Crime, futebol, música... Caraio, Eu também não consegui fugi disso aí. Eu so mais um. Forrest Gump é mato. Eu prefiro contar uma história real, Vou contar a minha... Daria um filme! Uma negra e uma criança nos braços, Solitária na floresta De concreto e aço. Veja, olhe outra vez, O rosto na multidão, A multidão é um monstro, Sem rosto e coração. Hey, São Paulo, Terra de arranha-céu, A garoa rasga a carne, É a torre de Babel, Famíla brasileira, Dois contra o mundo, Mãe solteira De um promissor Vagabundo. Luz, câmera e ação, Gravando a cena vai, Um bastardo, Mais um filho pardo, Sem pai. Ei, senhor de engenho, Eu sei bem quem você é, Sozinho, cê num guenta, Sozinho cê num entra a pé, Cê disse que era bom, E a favela ouviu, lá também tem Whisky, Red Bull, Tênis Nike e fuzil. Admito, seus carro é bonito, É, eu não sei fazer Internet, videocassete, Os carro loco, Atrasado, eu tô um pouco sim, Tô, eu acho, só que tem que, Seu jogo é sujo, E eu não me encaixo, Eu sou problema de montão, De carnaval a carnaval, Eu vim da selva, sou leão, Sou demais pro seu quintal.

Problema com escola, Eu tenho mil, mil fita. Inacreditável, mas seu filho me imita. No meio de vocês Ele é o mais esperto, Ginga e fala gíria, Gíria não, dialeto! (...)

A expressão "Daria um filme!" delimita o início da ação, funcionando como uma claque de cinema. Em seguida o rapper descreve uma cena que, a julgar pelo caráter autobiográfico da letra, corresponde à sua chegada a São Paulo nos braços da mãe. A cidade ganha contornos dantescos, feéricos, como se ambos estivessem perdidos numa selva escura ("solitária na floresta de concreto e aço").
O mito de Babel é uma metáfora da falta de comunicação entre os habitantes da metrópole. A sensação da garoa no rosto torna o retrato mais pungente, aumentando o sentimento de desamparo.
Mais uma vez a remissão à linguagem do cinema reitera a semelhança do relato a uma obra cinematográfica, ao drama de "mais um filho pardo sem pai", uma história como a de muitos outros.
Com "senhor de engenho" (personificação da elite branca), Brown assinala o abismo entre as classes. Ao mesmo tempo, considera-se um ser anacrônico, aquém das novidades tecnológicas. Para isso, vale-se da metáfora do leão, selvagem e indomável, grande demais para o quintal da elite.

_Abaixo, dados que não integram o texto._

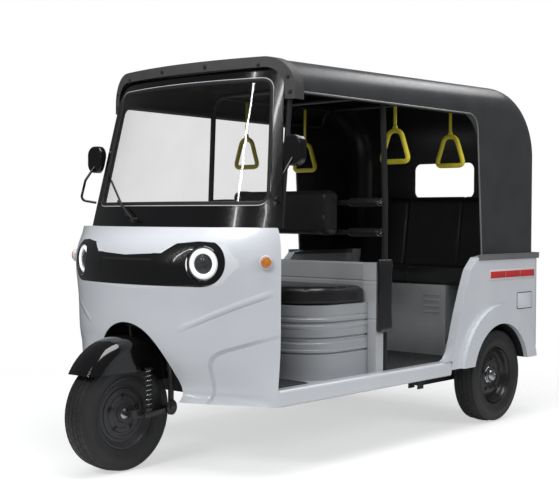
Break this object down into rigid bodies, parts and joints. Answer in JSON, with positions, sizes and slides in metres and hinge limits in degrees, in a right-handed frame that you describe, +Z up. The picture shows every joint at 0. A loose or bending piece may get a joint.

O flow (fluxo) do rap, que responde pela interação entre ritmo e rimas, encontra aqui uma forma à altura dos sentimentos vertiginosos expressos pelo autor. O cantor ora acelera, comprimindo as sílabas, ora as distende, criando defasagem entre o ritmo da fala e o da música. Essa técnica está no âmago da estética do rap, e a maneira como cada rapper a usa ajuda a definir sua identidade musical. Assim, é raro que se reinterpretem as letras de outros compositores no rap, pois cada composição é feita sob medida para a dicção de seu autor.
O sentimento de desforra se dá com essa virada: da vida de filho sem pai, que vive à margem, Brown dá a volta por cima pela música que o torna famoso. Admirado inclusive pelo filho do "senhor de engenho" a quem Brown se dirige, a ponto de Brown ser imitado nos costumes e no vocabulário. A correção é marota: "gíria não, dialeto!" lembra que "gíria" é usado pejorativamente em referência ao falar dos "manos". Já "dialeto" é o conjunto de marcas linguísticas que identifica um grupo numa comunidade maior de falantes do idioma.